## MATERIAL PROVIDED
╔══

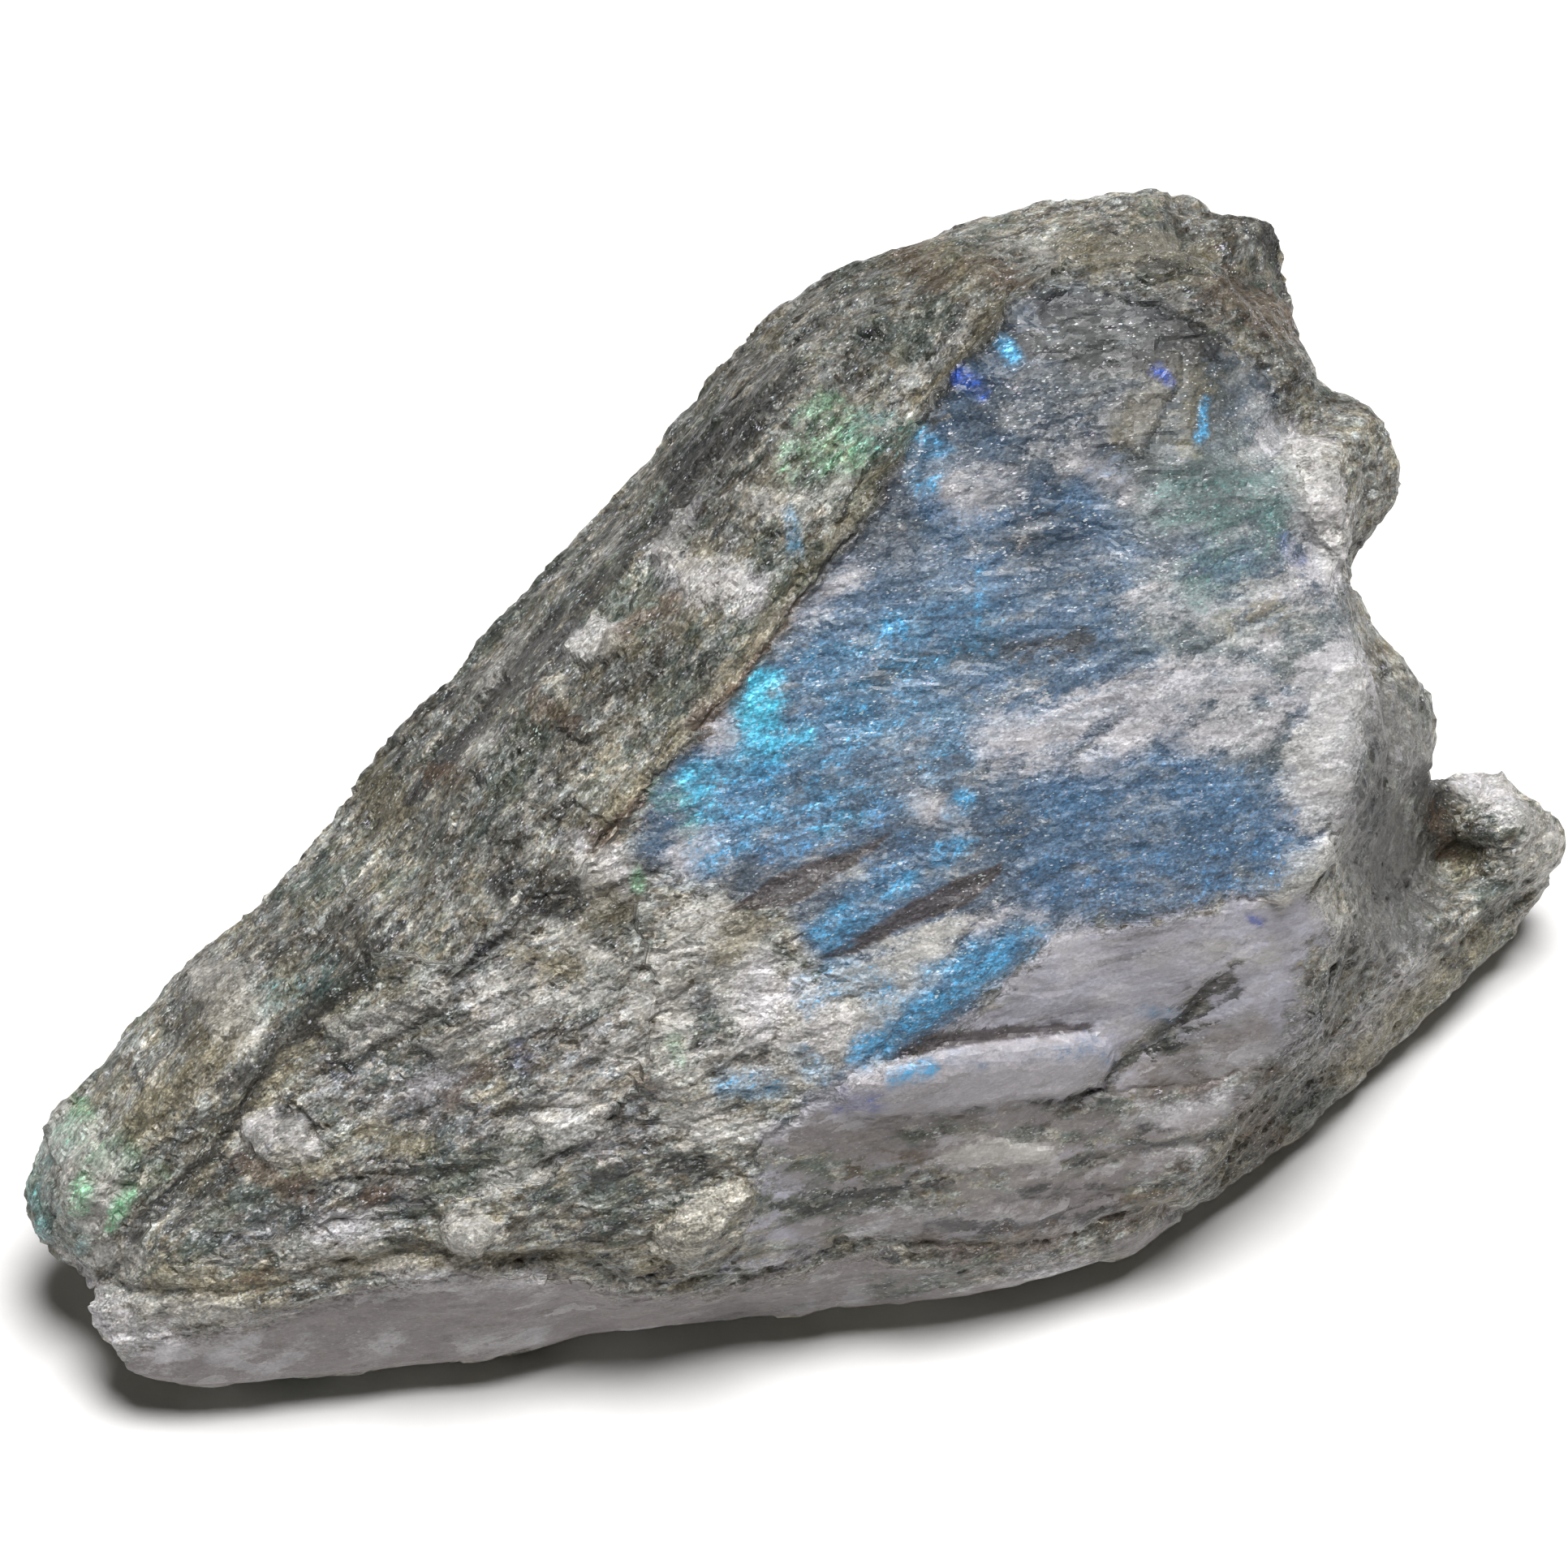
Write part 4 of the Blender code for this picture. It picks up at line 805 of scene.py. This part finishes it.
def store_finishes(mesh, seen, straight, front):
    """Keep how deep each point lies in each finish, and its painted sheen flashes."""
    depths = {name: depth_in_patches(seen, patches) for name, patches in PATCHES.items()}
    for name, outline in (("face", FACE), ("flank", FLANK), ("slab_side", SLAB_SIDE)):
        depths[name] = depth_inside(seen, outline)
    depths["ledge"] = depth_inside(straight, LEDGE)
    depths["lenses_and_ledge_shadow"] = np.max([depth_inside(straight, outline) for outline in LENSES_AND_LEDGE_SHADOW], axis=0)
    depths["crystals"] = np.max([depth_inside(seen, outline) for outline, _, _ in PLATES[1:]], axis=0)
    for name, depth in depths.items():
        store(mesh, name, hidden(depth, front))
    painted_sheen_flashes = mesh.attributes.new("painted_sheen", "FLOAT_COLOR", "POINT")
    painted_sheen_flashes.data.foreach_set("color", painted_sheen_colours(seen, front).astype(np.float32).ravel())


def build_stone(shape):
    """The stone's mesh: the solid made even, made finer on the front and broken up."""
    mesh = even_copy(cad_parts[NODE], shape.mesh_size)
    mesh.name = "labradorite_stone"
    soften_ridges(mesh)
    finer_front(mesh)
    places, normals = vertex_arrays(mesh)
    square, straight = on_drawing(places)
    front = ramp(normals @ np.array(FACE_NORMAL), *SHOWING)
    wander = np.column_stack([soft_noise(square + shift, WIDE_WANDER) for shift in (0.0, 31.0)])
    wander += 0.5 * np.column_stack([soft_noise(square + shift, FINE_WANDER) for shift in (7.0, 53.0)])
    seen = straight + wander * shape.wobble / MM
    angles, rough = grain_and_roughness(seen, front)
    height = break_up(shape, square, seen, front, angles, rough)
    height *= evenness(mesh, normals, BREAKING_LIMITS)
    places = places + normals * height[:, None] * MM
    places[:, 2] = np.maximum(places[:, 2], 0.0)
    mesh.vertices.foreach_set("co", places.ravel())
    mesh.update()
    store_finishes(mesh, seen, straight, front)
    for name, values in (("grain_angle", angles), ("roughness", rough), ("front", front)):
        store(mesh, name, values)
    return mesh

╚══

Write the material out again in its entirety, exactly as shown.

## RESULT FOR THIS TASK
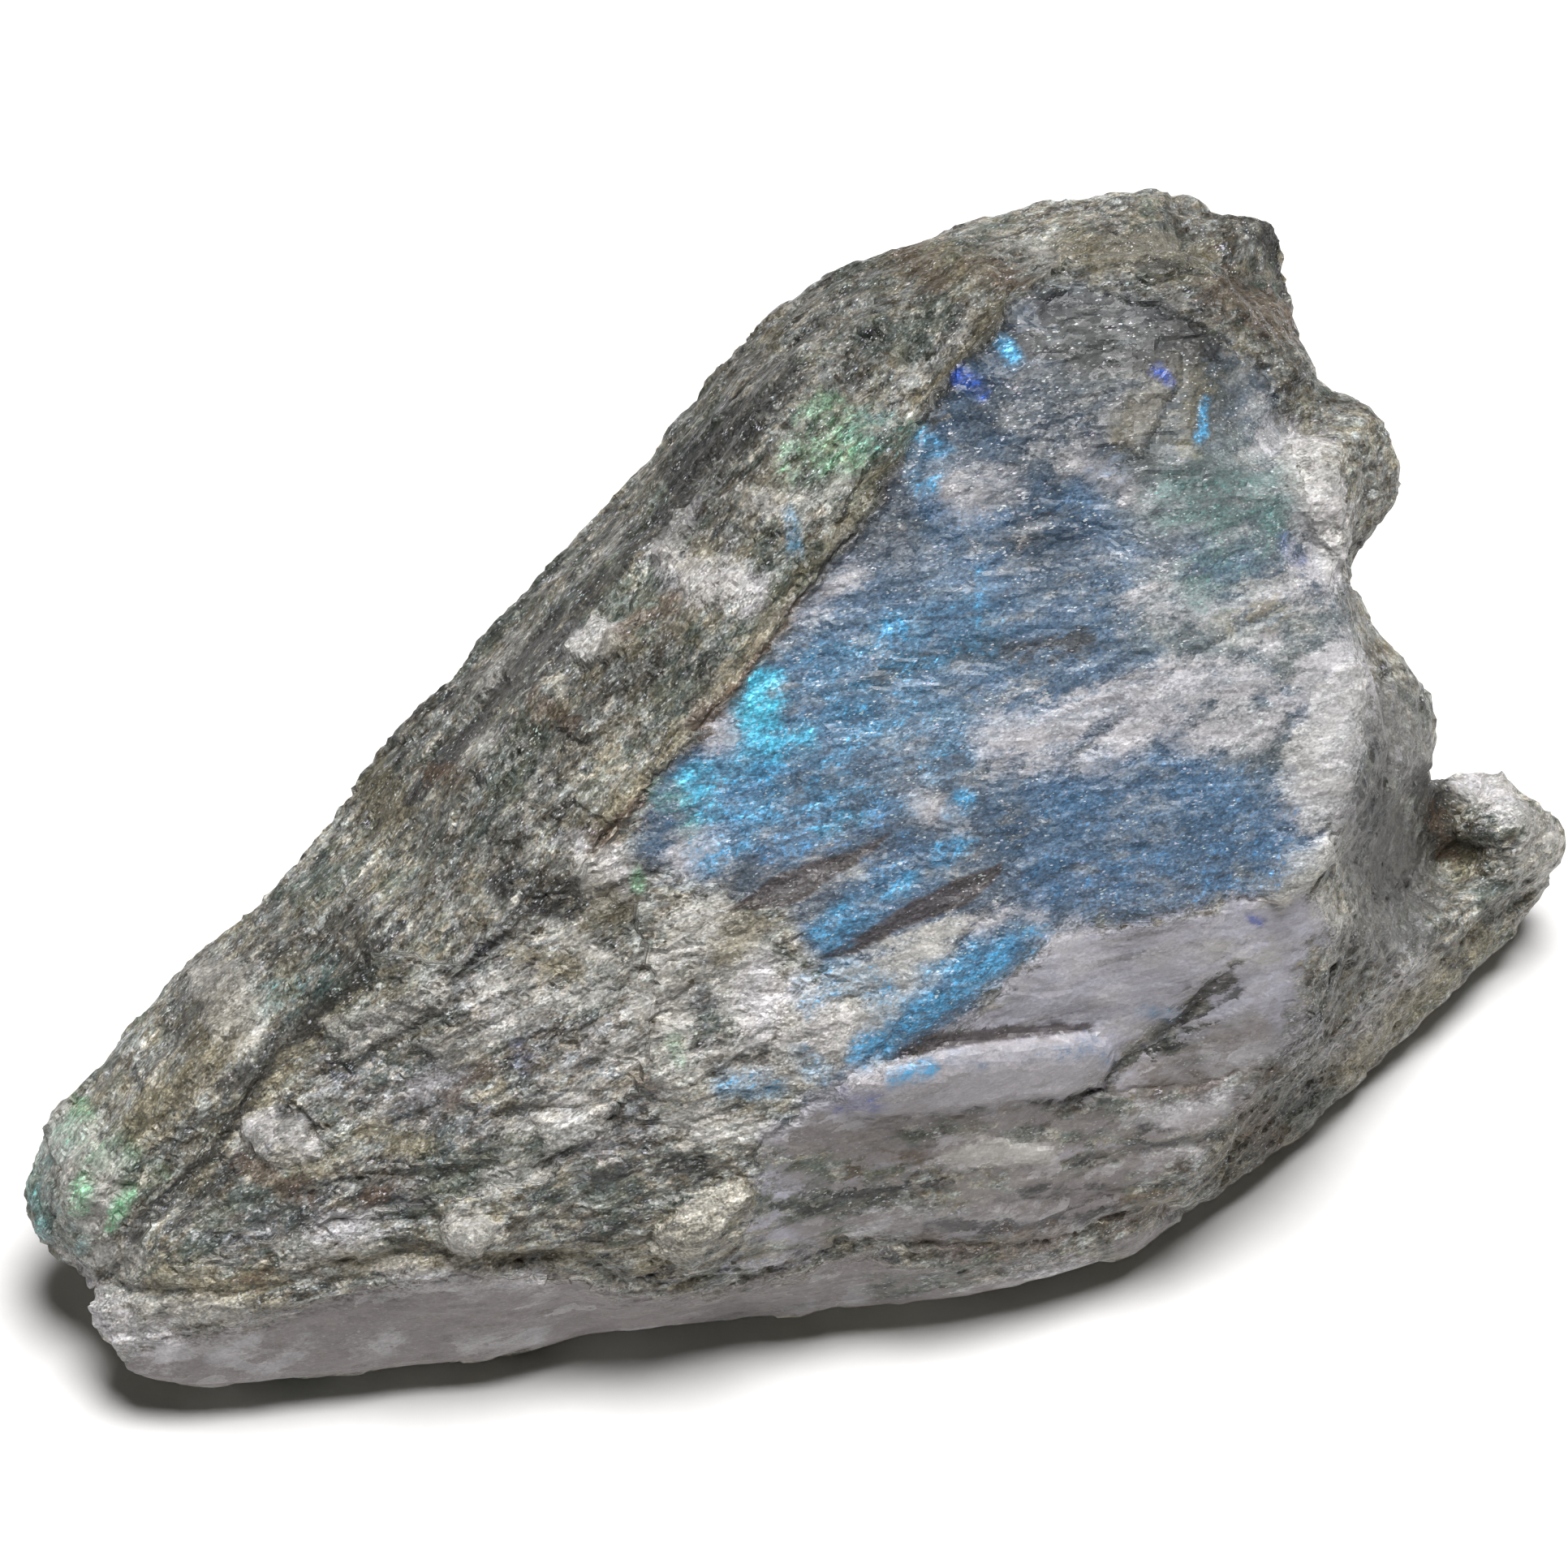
Write part 4 of the Blender code for this picture. It picks up at line 805 of scene.py. This part finishes it.
def store_finishes(mesh, seen, straight, front):
    """Keep how deep each point lies in each finish, and its painted sheen flashes."""
    depths = {name: depth_in_patches(seen, patches) for name, patches in PATCHES.items()}
    for name, outline in (("face", FACE), ("flank", FLANK), ("slab_side", SLAB_SIDE)):
        depths[name] = depth_inside(seen, outline)
    depths["ledge"] = depth_inside(straight, LEDGE)
    depths["lenses_and_ledge_shadow"] = np.max([depth_inside(straight, outline) for outline in LENSES_AND_LEDGE_SHADOW], axis=0)
    depths["crystals"] = np.max([depth_inside(seen, outline) for outline, _, _ in PLATES[1:]], axis=0)
    for name, depth in depths.items():
        store(mesh, name, hidden(depth, front))
    painted_sheen_flashes = mesh.attributes.new("painted_sheen", "FLOAT_COLOR", "POINT")
    painted_sheen_flashes.data.foreach_set("color", painted_sheen_colours(seen, front).astype(np.float32).ravel())


def build_stone(shape):
    """The stone's mesh: the solid made even, made finer on the front and broken up."""
    mesh = even_copy(cad_parts[NODE], shape.mesh_size)
    mesh.name = "labradorite_stone"
    soften_ridges(mesh)
    finer_front(mesh)
    places, normals = vertex_arrays(mesh)
    square, straight = on_drawing(places)
    front = ramp(normals @ np.array(FACE_NORMAL), *SHOWING)
    wander = np.column_stack([soft_noise(square + shift, WIDE_WANDER) for shift in (0.0, 31.0)])
    wander += 0.5 * np.column_stack([soft_noise(square + shift, FINE_WANDER) for shift in (7.0, 53.0)])
    seen = straight + wander * shape.wobble / MM
    angles, rough = grain_and_roughness(seen, front)
    height = break_up(shape, square, seen, front, angles, rough)
    height *= evenness(mesh, normals, BREAKING_LIMITS)
    places = places + normals * height[:, None] * MM
    places[:, 2] = np.maximum(places[:, 2], 0.0)
    mesh.vertices.foreach_set("co", places.ravel())
    mesh.update()
    store_finishes(mesh, seen, straight, front)
    for name, values in (("grain_angle", angles), ("roughness", rough), ("front", front)):
        store(mesh, name, values)
    return mesh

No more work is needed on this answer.